Once Stansted, Luton, London City and Southend were added, the UK’s biggest metropolis looked unassailable, with tens of millions more passengers annually than any other city.

“Far from Britain declining as an aviation superpower, the capital's global lead over every other city in the world is increasing,” The Independent wrote in 2015 – after yet another  year in which London had once again trounced the aviation competition.

The capital has also had far more routes than any other city – measured as connectivity.

But according to the latest figures from the International Air Transport Association (Iata), London’s connectivity has fallen by two-thirds. It is now in eighth place – behind no fewer than five Chinese cities, as well as two US hubs.

The first four places are taken by Shanghai, Beijing, Guangzhou and Chengdu. followed Chicago, Shenzhen – across the internal Chinese border from Hong Kong – and Los Angeles.
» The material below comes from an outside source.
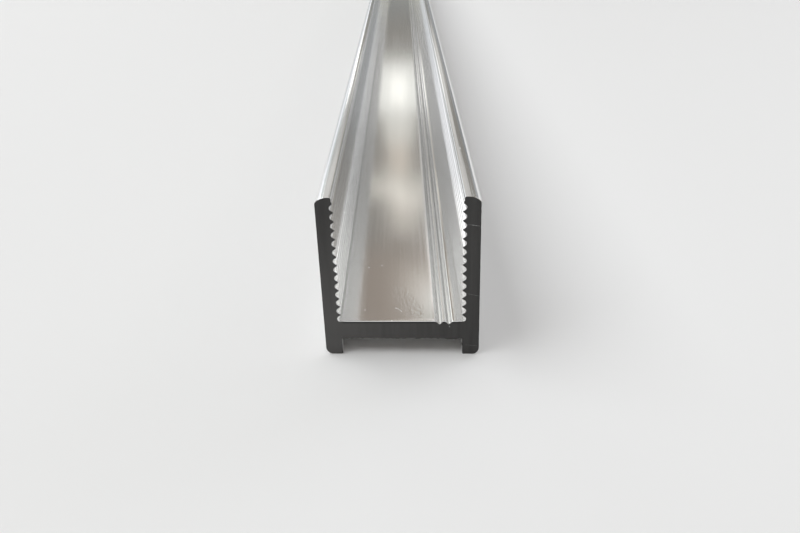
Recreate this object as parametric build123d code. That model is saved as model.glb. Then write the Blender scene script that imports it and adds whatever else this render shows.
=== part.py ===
from build123d import *
from math import radians, sqrt, tan
import os

# A length of aluminium channel extrusion, in millimetres.
# X runs across the section, Y along the bar and Z up. The origin lies under the
# middle of the bar, at the level of the feet that it stands on.

# Driving dimensions of the section
bar_length = 1000.0
overall_width = 25.0
wall_thickness = 2.8
foot_height = 3.0
web_thickness = 3.15
channel_depth = 21.35

# Crowned top of each wall
crown_radius = 2.0
crown_inset = 1.7
crown_edge_radius = 0.4
lip_height = 0.9625
lip_setback = 0.25
lip_corner_radius = 0.35
top_crest_setback = 0.13

# Bottom corners of the feet
foot_outer_radius = 1.2
foot_inner_radius = 0.3

# Round-bottomed grooves down the inner face of each wall
groove_pitch = 1.475
groove_flank_angle = 52.0
groove_bottom_radius = 0.45
crest_flat = 0.1

# Two V-shaped marking grooves in the channel floor, near one wall
mark_count = 2
mark_pitch = 1.475
mark_depth = 0.5
mark_wall_distance = 2.1
mark_root_radius = 0.1
mark_shoulder_radius = 0.3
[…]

In ninth and tenth positions are Dallas and Atlanta.

New York, Tokyo, Bangkok, Hong Kong and Seoul have dropped out of the top 10.

Sebastian Mikosz, senior vice-president for IATA, said: “The dramatic shift in the connectivity rankings demonstrates the scale at which the world’s connectivity has been re-ordered over the last months.

(IATA)

“But the important point is that rankings did not shift because of any improvement in connectivity. That declined overall in all markets. The rankings shifted because the scale of the decline was greater for some cities than others.

“There are no winners, just some players that suffered fewer injuries. In a short period of time we have undone a century of progress in bringing people together.”

Last month, Heathrow airport reported a slump in business of 82 per cent compared with a year earlier, calling it “the eighth consecutive month of catastrophic decline”.